James Smith plays the Langham character's friend and senior adviser, while Chris Addison plays a "special adviser" so junior it seems amazing that he has anything useful to advise about anything. At first it seems he may be a young innocent with whom we are meant to be sympathizing, but he turns out to be as seedy and unscrupulous as anyone. It is Joanna Scanlan as the Director of Communications at the Department of Social Affairs, a harassed and increasingly jaded civil servant, who provides the most human element of the show, not least in her fallibility. Alex Macqueen is "blue skies" adviser who talks in meaningless jargon and laboured analogies, a fine evocation of a type all too prominent at the time, while David Haig makes a strong impression in a guest role as Tucker's more softly spoken Nemesis.

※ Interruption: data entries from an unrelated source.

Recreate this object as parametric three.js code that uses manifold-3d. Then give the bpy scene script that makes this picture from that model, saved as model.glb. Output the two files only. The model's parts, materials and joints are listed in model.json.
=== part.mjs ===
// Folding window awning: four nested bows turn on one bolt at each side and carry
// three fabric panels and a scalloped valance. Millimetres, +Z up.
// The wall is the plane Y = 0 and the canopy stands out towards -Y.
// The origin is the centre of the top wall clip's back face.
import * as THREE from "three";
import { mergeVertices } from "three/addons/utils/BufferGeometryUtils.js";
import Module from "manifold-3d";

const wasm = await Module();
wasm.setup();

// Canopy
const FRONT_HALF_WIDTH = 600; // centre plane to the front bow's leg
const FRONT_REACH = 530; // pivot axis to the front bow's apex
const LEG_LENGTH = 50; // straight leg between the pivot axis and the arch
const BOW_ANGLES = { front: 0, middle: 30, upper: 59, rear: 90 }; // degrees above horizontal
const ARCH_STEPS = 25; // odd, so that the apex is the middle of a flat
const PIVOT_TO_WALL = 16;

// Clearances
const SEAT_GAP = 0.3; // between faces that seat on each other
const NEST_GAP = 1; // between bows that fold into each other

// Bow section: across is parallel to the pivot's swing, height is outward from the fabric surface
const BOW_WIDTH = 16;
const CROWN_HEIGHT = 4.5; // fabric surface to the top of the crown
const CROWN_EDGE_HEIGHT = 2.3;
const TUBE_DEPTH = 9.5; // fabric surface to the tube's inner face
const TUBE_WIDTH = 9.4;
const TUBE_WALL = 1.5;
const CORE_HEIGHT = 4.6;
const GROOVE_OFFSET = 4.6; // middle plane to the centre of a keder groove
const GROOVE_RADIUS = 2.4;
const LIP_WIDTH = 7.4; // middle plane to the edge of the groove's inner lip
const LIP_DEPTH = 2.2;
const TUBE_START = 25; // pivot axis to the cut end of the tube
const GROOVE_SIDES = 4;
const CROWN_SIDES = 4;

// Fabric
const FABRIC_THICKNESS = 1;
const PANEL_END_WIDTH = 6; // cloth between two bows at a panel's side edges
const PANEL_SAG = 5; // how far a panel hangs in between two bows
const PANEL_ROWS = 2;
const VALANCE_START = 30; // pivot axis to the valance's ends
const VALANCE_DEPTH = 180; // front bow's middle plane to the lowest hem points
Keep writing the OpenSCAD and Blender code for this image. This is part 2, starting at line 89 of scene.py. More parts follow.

It is this strong casting which really makes the project, which, to be honest, sometimes lacked a sense of direction - which might itself have been a satirical comment on the time. Indeed, many of the cast - Capaldi returning as Tucker, and Addison, Smith, Scanlan, and Macqueen in more or less different roles - were brought back for In the Loop, a full cinematic "spin off" which had a much tighter story and which was therefore dramatically far more successful. An attempt at an American television "spin off" came to nothing but led to Iannucci becoming Executive Producer of Veep, which ran for seven seasons. Iannucci's interest in political themes then went on to full fruition in the truly brilliant feature film The Death of Stalin, for which, it could be argued, The Thick of It was perfect preparation. The Thick of It is not itself up there with Yes, Minister, the British House of Cards, or indeed In the Loop and The Death of Stalin, as one of the great political satires, but it is an important, well produced, well played, and sometimes very funny snapshot of a particular moment in British politics that already feels like a very different time.